Anders als die langsam zur Vernunft auskühlende
68er-Linke hatte die ihr als radikale Linke nachfolgende
postmoderne Linke zumindest bis zum 7. Oktober nie wirklich einen Realitätsschock zu erleiden,
konstatiert Bernd Rheinberg bei den
Salonkolumnisten: "Ein mühsamer und entideologisierender Gang durch die Institutionen fehlte von vorneherein, denn die postmoderne Linke hat mit einigem Geschick
die Universität zu ihrer lebenslangen Wohngemeinschaft gemacht - was den Kontakt mit der Realität natürlich von vorneherein reduziert.

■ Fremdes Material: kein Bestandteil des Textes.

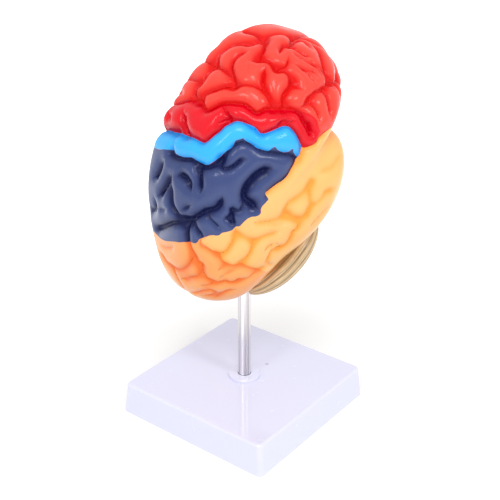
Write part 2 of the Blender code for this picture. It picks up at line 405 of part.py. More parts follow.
def through(points, closed, steps):
    # A smooth curve through the given points
    knots = np.array(points, dtype=float)
    count = len(knots)
    spans = count if closed else count - 1
    rows = []
    t = (np.arange(steps) / steps)[:, None]
    for index in range(spans):
        if closed:
            p0 = knots[(index - 1) % count]
            p1 = knots[index]
            p2 = knots[(index + 1) % count]
            p3 = knots[(index + 2) % count]
        else:
            p1 = knots[index]
            p2 = knots[index + 1]
            p0 = knots[index - 1] if index > 0 else 2 * p1 - p2
            p3 = knots[index + 2] if index + 2 < count else 2 * p2 - p1
        rows.append(0.5 * (2 * p1 + (p2 - p0) * t + (2 * p0 - 5 * p1 + 4 * p2 - p3) * t ** 2
                           + (3 * p1 - p0 - 3 * p2 + p3) * t ** 3))
    if not closed:
        rows.append(knots[-1:])
    return np.concatenate(rows)


def outline_radius():
    curve = through(OUTLINE, True, OUTLINE_STEPS)
    reach = curve - np.array(CENTRE)
    angle = np.arctan2(reach[:, 1], reach[:, 0])
    radius = np.hypot(reach[:, 0], reach[:, 1])
    order = np.argsort(angle)
    return angle[order], radius[order]


RADIUS_ANGLE, RADIUS_VALUE = outline_radius()
CUT_NORMAL = np.array((-math.sin(math.radians(CUT_ANGLE)), -math.cos(math.radians(CUT_ANGLE))))


def cut_distance(points):
    # Millimetres beyond the flat face, towards the cerebellum
    return (points[:, 0] - CUT_POINT[0]) * CUT_NORMAL[0] + (points[:, 1] - CUT_POINT[1]) * CUT_NORMAL[1]


def hemisphere(points):
    # Below zero inside the smooth form of the hemisphere
    a = points[:, 0] - CENTRE[0]
    s = points[:, 1] - CENTRE[1]
    side = points[:, 2]
    edge = np.interp(np.arctan2(s, a), RADIUS_ANGLE, RADIUS_VALUE, period=2 * math.pi)
    reach = np.hypot(a, s) / edge
    dome = reach ** DOME_POWER + (np.abs(side) / HALF_WIDTH) ** DOME_SIDE_POWER
    dome = (dome ** (1.0 / DOME_POWER) - 1.0) * DOME_SCALE
    tilt = math.radians(TEMPORAL_TILT)
    offset = points - np.array(TEMPORAL_CENTRE)
    along = (offset[:, 0] * math.cos(tilt) - offset[:, 1] * math.sin(tilt)) / TEMPORAL_RADII[0]
    across = (offset[:, 0] * math.sin(tilt) + offset[:, 1] * math.cos(tilt)) / TEMPORAL_RADII[1]
    out = offset[:, 2] / TEMPORAL_RADII[2]
    lobe = (np.sqrt(along ** 2 + across ** 2 + out ** 2) - 1.0) * TEMPORAL_RADII[1]
    blend = np.interp(points[:, 0], TEMPORAL_JOIN, TEMPORAL_BLEND)
    body = smooth_max(smooth_min(dome, lobe, blend), -side, RIM)
    return np.maximum(body, cut_distance(points) + 0.5 * GAP / MM)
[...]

Über die Jahrzehnte ergatterte man
immer mehr Lehrstühle, Forschungsgelder, Studienaufträge und Zugänge zu Landes- und Bundesministerien. Entsprechend der Theorie von der 'performativen Kraft der Sprache' konzentrierte man sich vor allem auf die
kulturelle Hegemonie der eigenen Lehre, die sich in Hochschulen, Medien, Stiftungen und Institutsgründungen verfestigte: Poststrukturalismus, Genderwissenschaft, Postkolonialismus und Critical Race Theory wurden in ihren Verästelungen die
herrschenden Ideologien in den Sozialwissenschaften."